这些从平房搬上来的老邻居都还保持着平房的习惯,白天家里有人都不会关房门,方便别人过来串门。

“今天技校考试啊?”

“嗯,在技校考。你回来干什么?”

“去老毛那坐会儿,求人办事你就空口白牙呀?”

“都老关系了,处了这么多年,还差这个?”

“你就是死脑筋,要不人家怎么都是干部,工资都满级了就你在后边吊着?收拾收拾换身衣服。”

“这扯不扯,平时来回走动挺随便的,这弄这么正式好吗?”

“礼多人不怪,怎么就不好?关系是关系,办事是办事,你就是总搞不清缓急。”

两个收拾好锁好房门,拎着东西去了毛家。

“哎呀,小毛兰啊,白瞎了。我还一直寻思能成咱家媳妇呢,多合适啊。”

刘桂新摇了摇头,有点遗憾。

“就小军那闷劲儿,八杆子打不出一个屁,脾气又犟又暴的,谁能看上?”

“怎么了?我儿子比谁差了呀?就是不开窍。你说,那会儿在班上打架,能和这个没关系呀?毛兰对像不就是他们班刘辉吗?”

张清之想了想:“还真是。这孩子也是的,回家什么事儿也不说,早知道和老毛提一嘴不就全解决了,现在说什么都晚了。”

“没那缘份。”刘桂新叹了口气。

到了毛家,毛军妈热情的把两口子让进屋:“这是干什么?怎么还拎上东西了?”

“赌赂领导呗,毛大部长。这不是有事求上门了嘛。”

毛军爸笑着迎出来:“你就可劲儿埋汰我吧,反正我也不敢吱声。”

“孩子都没在家呀?”刘桂新问了一句。

“小军肯定和你家老三跑哪去了,小兰那啥,那个,去赵堡了。”毛军妈有点不好意思的样子。

“去对像家啦?行,那小伙挺精神的,个头也够。
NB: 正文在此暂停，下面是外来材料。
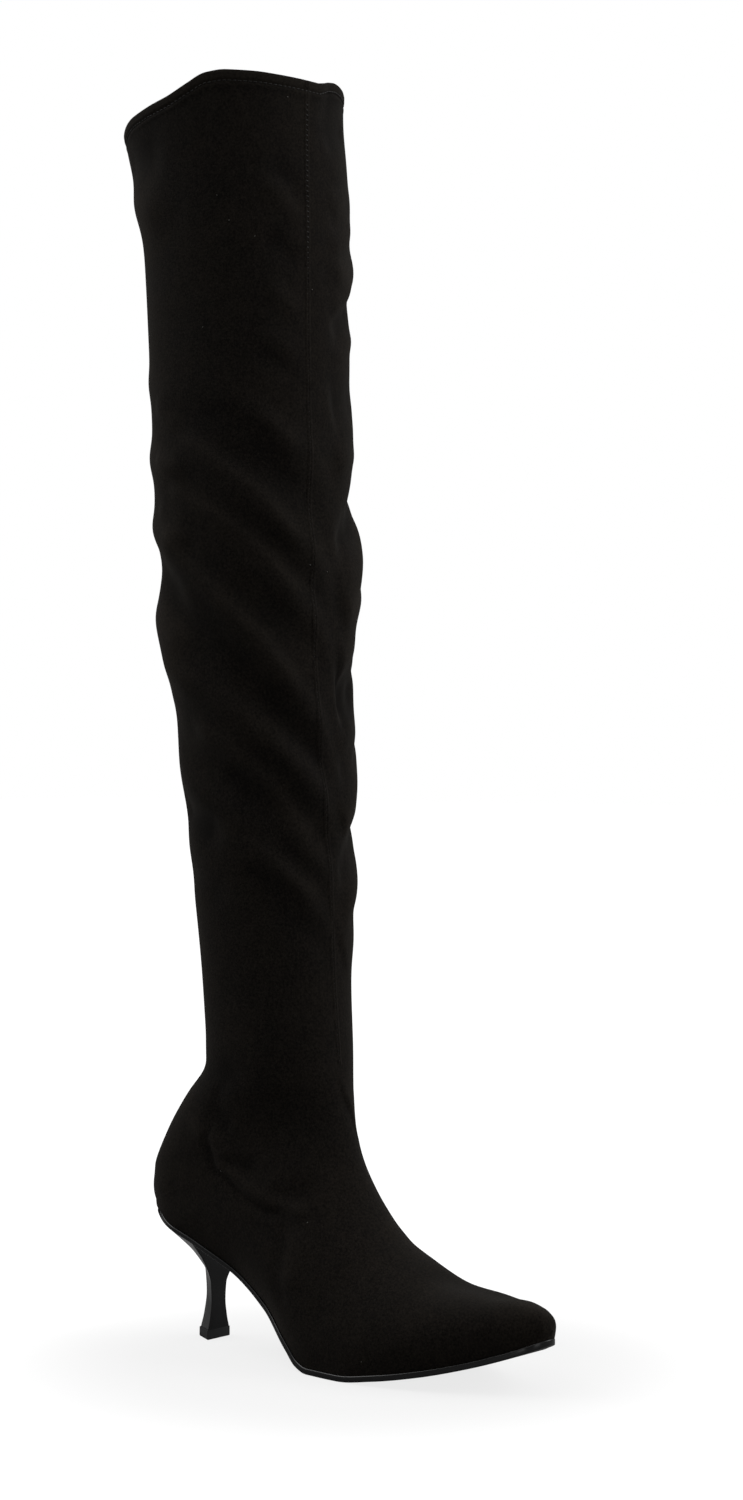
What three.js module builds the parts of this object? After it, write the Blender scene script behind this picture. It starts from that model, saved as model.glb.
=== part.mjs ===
// Over-the-knee boot of black stretch microsuede for the right foot, with a pointed toe and a flared heel.
// Millimetres. +X runs from heel to toe, +Y to the inner side of the foot, and +Z up.
// The origin is on the floor, at the middle of the heel tip's flat underside.
// A station is one section of the upper, from its top line down both sides to its base.
// Stations are level on the leg, and fan round the heel until they stand upright at the toe.

import * as THREE from "three";

// Foot
const FOOT_LENGTH = 251; // back of the counter to the tip of the upper, along the floor
const BALL_WIDTH = 78;
const SEAT_WIDTH = 55;
const HEEL_HEIGHT = 71; // floor to the upper's edge at the back of the seat
const TOE_SPRING = 28; // floor to the upper's edge at the toe tip
const SEAT_INSET = 3; // from the back of the counter to the back of the seat
const TOE_DEPTH = 4.5; // the upper's wall at the very tip

// Leg
const ANKLE_RISE = 76; // back of the seat to the narrowest part of the ankle
const ANKLE_DEPTH = 80;
const ANKLE_WIDTH = 66;
const ANKLE_OFFSET = 79; // from the back of the counter
const LEG_HEIGHT = 502; // narrowest part of the ankle to the collar's front
const COLLAR_DEPTH = 116;
const COLLAR_WIDTH = 110;
const COLLAR_LEAN = 32; // the collar's middle lies this far behind the ankle's
const COLLAR_DIP = 21; // the collar's edge is lower at the back by this
const DIP_REACH = 70; // the dip has died out this far below the collar
const FOLD_HEIGHT = 3; // tallest soft fold of the leg
const FOLD_WIDTH = 11; // from a fold's ridge to where it has mostly died out

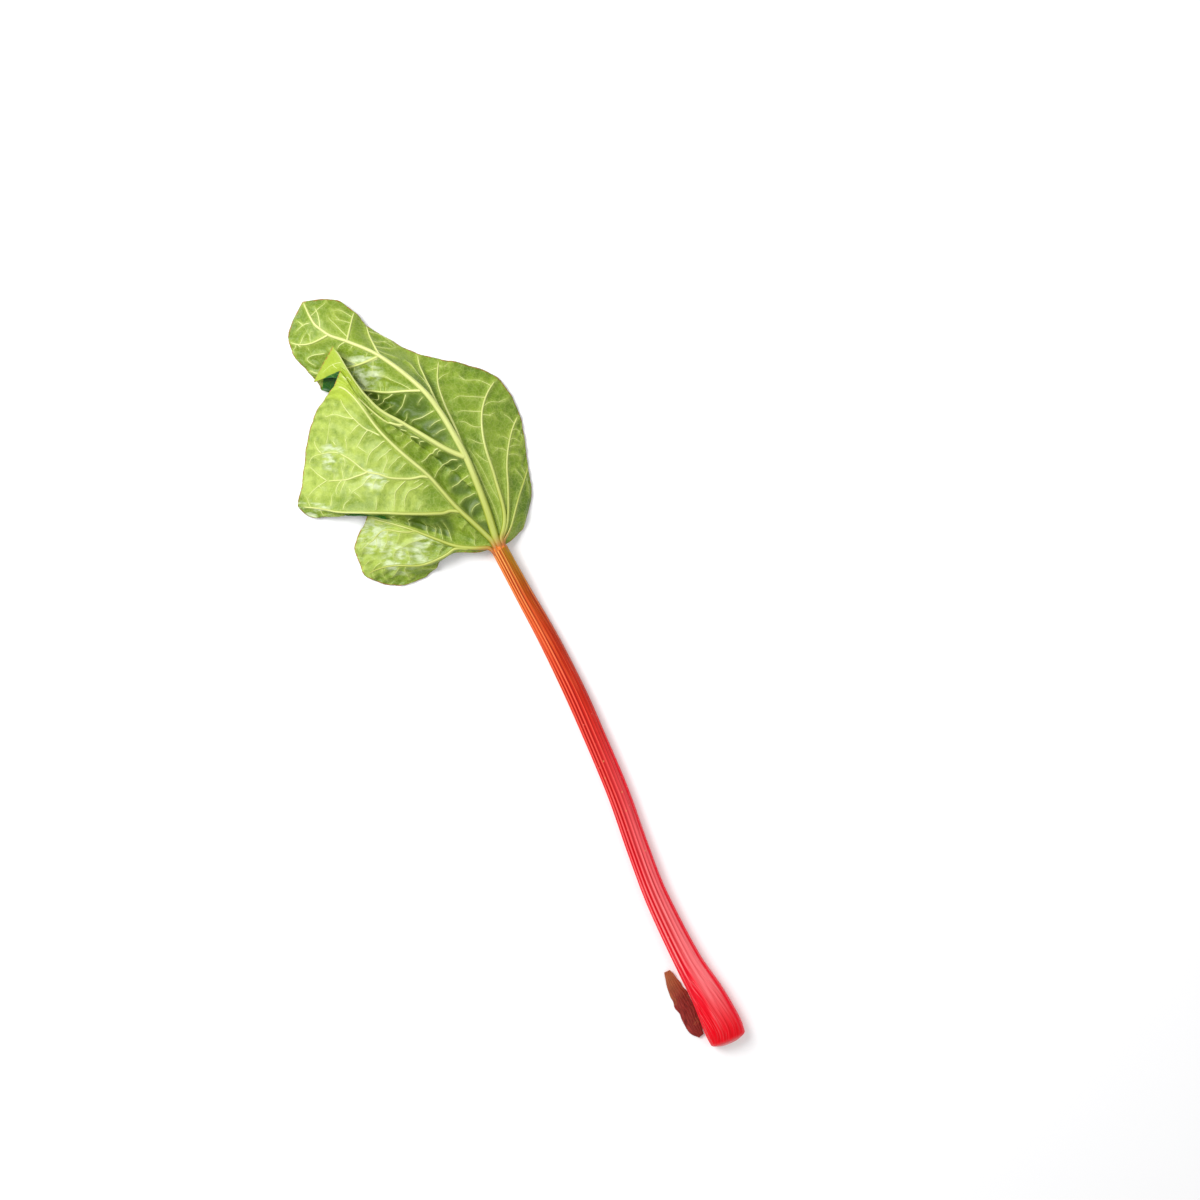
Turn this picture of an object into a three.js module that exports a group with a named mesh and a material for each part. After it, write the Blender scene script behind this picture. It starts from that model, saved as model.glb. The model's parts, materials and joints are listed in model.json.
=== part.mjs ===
// A pulled rhubarb stalk with its leaf, lying on a flat surface with the leaf's underside up.
// Millimetres, +Z up, +Y towards the leaf. The origin is on the flat under the middle of the stalk.
import * as THREE from "three";

// ---- Driving dimensions ----
const BLADE_THICKNESS = 0.8;
const BLADE_COLUMNS = 14; // cells from the midrib to the margin
const CRIMP_DEPTH = 0.9; // how far the crimped margin swings up and down
const CRIMP_LENGTH = 9; // one crimp along the margin
const CRIMP_FADE = 5; // rows over which the crimps die out at each end of the margin
const SCALLOP = 0.8; // how far the margin runs in and out between crimps

const RIB_HEIGHT = 0.42; // a rib's height over the blade, as a share of its width
const RIB_RISE = 0.12; // share of a spoke over which its rib rises out of the blade
const JUNCTION_WIDTH = 9; // the thick knuckle where the ribs meet
const TRUNK_CELLS = [0, 4, 12, 21, 31]; // ends of the first cells on a spoke from the junction
const ROUNDNESS = 0.35; // how far the margin bulges between spokes, from straight to a smooth curve
const FLANK = [0.18, 0.35]; // where a rib's foot may lie, as a share of the way to the next spoke

const STALK_RIDGES = 9;
const POINTS_PER_RIDGE = 3;
const RIDGE_HEIGHT = 0.5;
const STALK_STEPS = 46;
const STALK_CROWN = 0.58; // share of the stalk's height over its widest line
const STALK_FLAT = 0.35; // how far the lower side is pressed flat
const BASE_GROOVE = 1.4; // depth of the channel under the base
const STALK_TOP_LIFT = 5.5; // how far the leaf end stands off the surface
const STALK_LIFT_SHARE = 0.16; // share of the length over which it comes down
const BASE_ROUNDING = 5; // the pulled end rounds off over this length

const SHEATH_THICKNESS = 0.9;

// The junction of stalk and leaf, where the main ribs meet.
const JUNCTION = [-53, 98.5, 11];

// Stations along the midrib, where the left and right halves of the blade share their points.
const STATION = {
  low: [-62.5, 131, 18],
  second: [-71.5, 154.5, 22.5],
  third: [-77.5, 168.5, 24],
  fourth: [-86, 184.5, 25.5],
  fifth: [-98, 204.5, 27.5],
  sixth: [-111, 221, 28],
  seventh: [-146, 248.5, 24],
  eighth: [-172, 260.5, 18.5],
  ninth: [-187, 266, 15],
  tenth: [-192.5, 270, 13.5],
  last: [-197.5, 274, 12.2],
};
const MIDRIB_ROOT = 8; // its width at the junction
const MIDRIB_END = 1.8; // its width at the last station

// The blade is a fan of spokes, each from the junction or a station out to the margin.
// A spoke may carry a rib: [share of the spoke where it starts, width there, width at the margin].
const TIP = { route: [STATION.last, [-202, 281, 10.5], [-205.5, 287.5, 8.5], [-208.5, 293.5, 6]], rib: [0, 1.8, 1] };

// Left half, from the notch beside the stalk round to the tip.
const LEFT_HALF = [
  { route: [JUNCTION, [-69, 93.5, 12], [-83, 93.5, 13.5], [-92, 91, 10.5], [-98.5, 86.5, 7.5],
    [-103.5, 80.5, 4.5], [-111, 74.5, 1.5]] },
  { route: [JUNCTION, [-69, 94.3, 12.3], [-84, 95.7, 13.9], [-99, 86, 11], [-113.5, 79, 8], [-125, 74.5, 4.5],
    [-134, 67, 1.5]] },
  // lower rib of the basal lobe
  { route: [JUNCTION, [-69, 95.3, 12.5], [-84.5, 96.7, 14.2], [-99, 89, 13.5], [-114, 83.5, 12],
    [-136.5, 83.5, 10.5], [-152, 79.5, 6], [-160, 75, 1.5]], rib: [0.27, 3.2, 1.2] },
  { route: [JUNCTION, [-69, 95.9, 12.6], [-84.5, 97.2, 14.3], [-103.5, 95.5, 13.5], [-121.5, 95, 12],
    [-138, 93, 10.5], [-153.5, 92, 7.5], [-167, 92.5, 2]] },
  // fork of the basal lobe's upper rib
  { route: [JUNCTION, [-69, 96.4, 12.7], [-85, 97.7, 14.4], [-104, 102.5, 15], [-120, 109.5, 15.3],
    [-133, 110.5, 13.5], [-146, 108, 10], [-157, 103, 6.5], [-168, 101, 2]], rib: [0.62, 2.2, 1.2] },
  // upper rib of the basal lobe
  { route: [JUNCTION, [-69, 96.9, 12.8], [-85.5, 98.4, 14.5], [-108.5, 106.5, 15], [-127.5, 113.5, 13.5],
    [-145, 119, 10], [-158, 122.5, 6]], rib: [0, 5, 1.4] },
  { route: [JUNCTION, [-73.5, 104, 12], [-92, 111, 12], [-111, 115.5, 12.5], [-130.5, 119, 13.5],
    [-143, 122, 14], [-156.5, 126.5, 12.6]] },
  { route: [JUNCTION, [-74.3, 111.5, 15], [-94, 121, 17.8], [-103, 121, 18.8], [-119.5, 121.6, 19.5],
    [-138, 123.4, 19.6], [-157, 124.8, 18], [-180, 125.3, 12.4], [-202.5, 121.5, 2.6]] },
  // the low side rib, which the blade folds down from
  { route: [JUNCTION, [-73.7, 113.1, 16], [-88, 125.3, 20], [-101.5, 124.5, 22], [-119.5, 124, 23.5],
    [-137.5, 124.5, 24], [-156.5, 125, 22.5], [-179.5, 125.5, 17.5], [-197, 129, 9], [-214, 130.5, 1.5]],
  rib: [0.22, 3.4, 1.2] },
  // lower fork of the middle side rib
  { route: [JUNCTION, [-73.1, 113.8, 16.3], [-91.2, 128.4, 20.4], [-101, 134.5, 22], [-112, 140, 23],
    [-131, 146.5, 23.8], [-153, 151, 23], [-173, 151, 18.5], [-189, 150, 12], [-210.5, 147, 1.5]],
  rib: [0.66, 2.2, 1.2] },
  // middle side rib and its upper fork
  { route: [JUNCTION, [-72.5, 114.4, 16.4], [-90.3, 129.5, 20.6], [-99, 139, 22.7], [-109, 148.5, 24.4],
    [-122, 152.5, 24.9], [-138, 154.5, 25], [-156, 160, 23], [-174, 171, 18.5], [-189, 180.5, 12.5],
    [-206, 184, 2.5]],
  rib: [0.42, 3, 1.3] },
  { route: [JUNCTION, [-71.9, 115, 16.5], [-89.4, 130.5, 20.7], [-98, 140.3, 22.9], [-108, 150.5, 24.8],
    [-120.5, 160.5, 25.6], [-138, 176.5, 26.3], [-155, 191.5, 25.3], [-172, 202.5, 22], [-186, 208, 16.5],
    [-198, 206, 9]] },
  // the left main rib
  { route: [JUNCTION, [-71.3, 115.7, 16.6], [-88.4, 131.6, 20.8], [-97.2, 142, 23], [-106, 152.5, 25],
    [-131.5, 175, 27.5], [-146.5, 190.5, 28.5], [-159.5, 208.5, 29], [-169.5, 219.5, 28.5],
    [-176.5, 224, 26.5], [-183.5, 223, 21.5]],
  rib: [0, 6, 1.4] },
  // the narrow valley, and the fork on its far side
  { route: [STATION.low, [-81, 150.5, 17.5], [-102, 169, 18.5], [-124, 185.5, 21.5], [-141.5, 197, 24.5],
    [-155.5, 208, 27.2], [-165.5, 220, 28.3], [-171.5, 230, 28], [-176.5, 236.5, 26.8]], rib: [0.6, 2.2, 1.2] },
  { route: [STATION.second, [-91, 168.5, 22.5], [-110, 179, 23.6], [-128.5, 190, 25.5], [-144.5, 201, 26.6],
    [-152.5, 208.5, 27.6], [-163, 220.5, 28.2], [-169.5, 230.5, 28], [-177.5, 240, 25.5], [-189, 237.5, 17],
    [-200, 229, 8]] },
  // the left upper rib
  { route: [STATION.third, [-89.5, 173, 24.5], [-106, 182, 25.5], [-126, 194, 26.5], [-148, 206.5, 27],
    [-160, 220, 27.3], [-167, 230.5, 27], [-171.5, 238, 26.5], [-177, 248, 24.5], [-182.5, 257, 22]],
  rib: [0, 4.8, 1.2] },
  { route: [STATION.fourth, [-107.5, 190, 22.5], [-130, 202, 20], [-147.5, 212.5, 17], [-162.5, 221.5, 14],
    [-174.5, 230.5, 11.5], [-186.5, 242, 10.5], [-191.5, 240.5, 10]] },
  { route: [STATION.fifth, [-115.5, 205, 22], [-134.5, 210.5, 16], [-154, 216, 9.5], [-170.5, 218.5, 6],
    [-182.5, 219.5, 4.6], [-194, 223, 4]] },
  { route: [STATION.sixth, [-126, 221, 23], [-139.5, 220.5, 18], [-154, 222, 12.5], [-169.5, 224, 7.5],
    [-182.5, 225, 4.5], [-198, 229.5, 2.5]], rib: [0, 2.6, 1] },
  { route: [STATION.seventh, [-159.5, 243.5, 17.5], [-173, 240, 12], [-185.5, 237.5, 7], [-197, 236.5, 4.5],
    [-207, 240, 2.5]], rib: [0, 2.4, 1] },
  { route: [STATION.eighth, [-179.5, 256, 14.5], [-190, 251.5, 10], [-202.5, 248, 6], [-215, 248, 2.5]] },
  { route: [STATION.ninth, [-194.5, 262.5, 12.5], [-203.5, 259.5, 9], [-213, 259.5, 5.5], [-221, 262, 2.5]],
    rib: [0, 2, 1] },
  { route: [STATION.tenth, [-201, 270, 11], [-210, 272, 7.5], [-218.5, 277, 4]] },
  TIP,
];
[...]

”刘桂新夸了一句。

这个年代处对像,基本上都是女的往男的家去,极少极少有男的往女的家跑的,好像天经地义就该是这样。

“可别说这些啦,那会儿我就寻思能和你家小军在一起呢,谁知道整吧整吧,整扭吧了。”

“俺家小军没这福份呗,过去的事儿了。老毛,那事有谱没?”

毛军爸给拿水果过来。他在家里是一把手:什么活都是他干。毛军妈不会做饭不会缝衣服。毛军爸要是出差就得临走做一大锅饭菜放在那,娘三个慢慢热着吃。

“能行,办妥了,放心吧。走这批本钢兵。”

“不是说学历什么的都有要求?”

“有,高中。没事儿,我找人弄好了,毕业证都交上去了。已经定了,你们现在就是等通知然后走人。部队统一下来接新兵。”

“那可好了,这一天一天,唉,成天跟着提心吊胆哪,现在就是爱打架,你说也不敢说他,好像那会儿受什么刺激了似的,脾气越来越暴。”

“没事儿,这么大小子不都这样?谁年轻前不打架?去部队呆几天就好了,磨性子。”

“哎呀,一块大石头落了地呀,可真是太感谢了。这是解决了我们家的头等大事儿啊。”